Diário de Notícias - 26 Jan 04
Não é de ninguém
João César das Neves
O debate à volta da despenalização do aborto não é uma simples discussão
política. Trata-se de um confronto civilizacional decisivo, onde se joga o
futuro da nossa sociedade. O que está em causa não é a sorte de algumas
pessoas, mas toda a nossa cultura, porque o que se digladia são duas
formas opostas de ver o humano.
O ponto crucial é o de saber a razão por que pessoas sérias e sensatas
consideram aceitável aquilo que milénios de civilização sempre repudiaram.
Uma comparação ajuda a compreendê-lo. Suponha que estava pacificamente a
almoçar num restaurante e alguém o vinha insultar porque, ao deitar fora
os caroços da sua fruta, está a destruir árvores antes de nascerem.
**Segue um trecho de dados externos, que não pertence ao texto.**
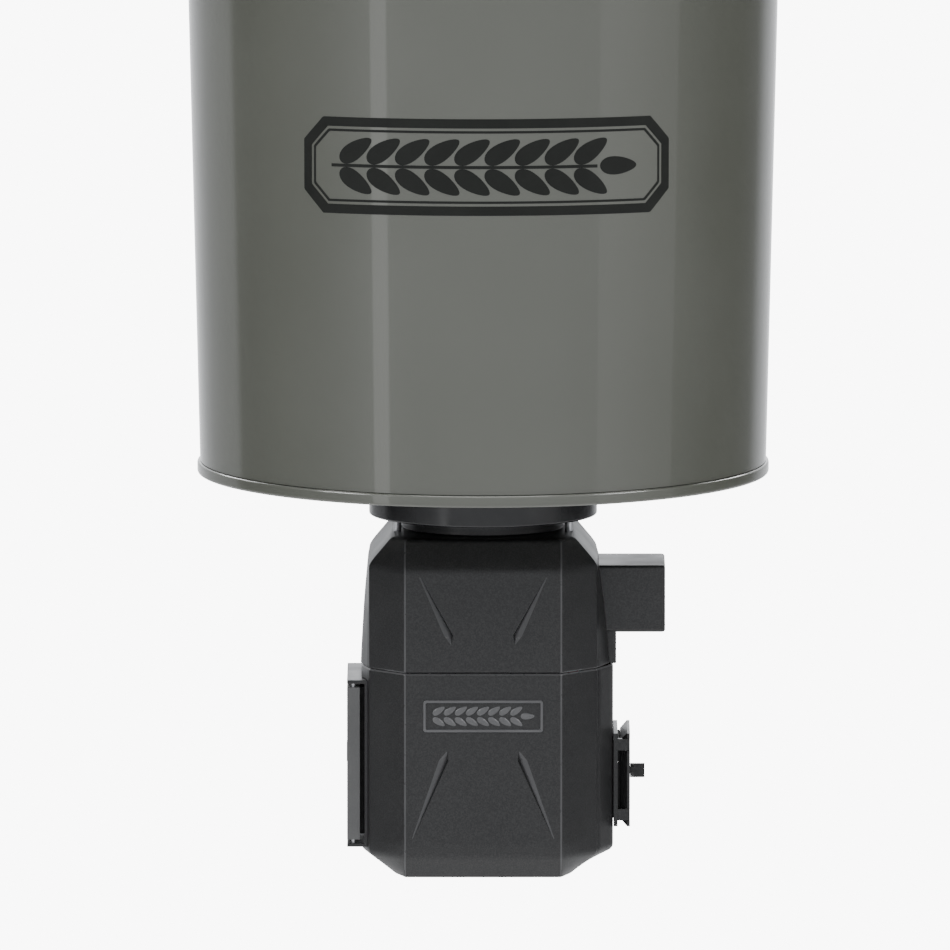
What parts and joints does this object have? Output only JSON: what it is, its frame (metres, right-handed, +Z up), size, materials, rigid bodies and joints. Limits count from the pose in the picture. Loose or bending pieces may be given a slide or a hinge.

Evidentemente que ficaria surpreendido com a acusação. É verdade que a
laranja é a forma de reprodução da laranjeira. Mas ali a fruta não é
semente, é sobremesa; o caroço não é uma futura planta, é apenas um
incómodo na refeição.
Assim se entende a indignação dos defensores da liberalização do aborto.
Hoje ninguém tem dúvidas que o sexo, tal como a laranja saboreada, tem
como único objectivo o prazer. Que desse divertimento resulte um embrião é
um percalço desagradável que, tal como o caroço, deve ser removido de
forma higiénica e expedita. Por isso se vê tanta irritação à volta do
julgamento de mulheres que abortaram. Elas não fizeram mal nenhum. Apenas
limparam alguns efeitos laterais do seu legítimo deleite.
Como é possível que, neste mundo sofisticado e desenvolvido, um ser humano
fique reduzido à condição de detrito removível? Uma canção popular pode
ajudar-nos a entendê-lo. Num álbum significativamente intitulado O Caminho
da Felicidade, os Delfins incluíram o tema Nasce Selvagem. A letra afirma
«Mais do que a um país, que a uma família ou geração, mais do que a um
passado, que a uma história ou tradição, tu pertences a ti, não és de
ninguém... Mais do que a um patrão, que a uma rotina ou profissão, mais do
que a um partido, que a uma equipa ou religião, tu pertences a ti, não és
de ninguém... Vive selvagem e para ti serás alguém. Nesta viagem, quando
alguém nasce, nasce selvagem, não é de ninguém» (M. Ângelo/F. Cunha).
Note-se como esta canção exprime bem um dos mitos definidores do nosso
tempo. A liberdade total é o nosso grande sonho e a confiança na natureza,
com tons ecológicos, o meio de lá chegar. A sociedade é corrupta, prende e
destrói. Ser selvagem é a ânsia de todos hoje, sobretudo os jovens.
Mas, ao mesmo tempo, é importante notar a espantosa mentira em que se
baseia o poema. Quando alguém nasce, se for de ninguém, morre logo. Um
bebé é completamente dependente, nada livre. Mas se pertencer a uma
família, se for acolhido pela sua geração, numa história e tradição, então
torna-se gente. E, ainda mais, se se integrar numa equipa, num partido, se
confessar uma religião, se aprender uma profissão e tiver emprego e
patrão, então poderá
ser um cidadão livre, ganhar a vida, não ser de ninguém. A canção diz
exactamente o oposto da verdade evidente.
Assim é fácil de comprender de onde vêm as terríveis distorções que nos
rodeiam, conduzindo à infâmia suprema, o aborto. Na busca da liberdade
selvagem, cada um toma o seu prazer como absoluto, mesmo que isso destrua
os frágeis que perturbam esse gozo. Ao acreditar que quem nasce não é de
ninguém, a sociedade impõe que, antes de nascer, não se seja ninguém.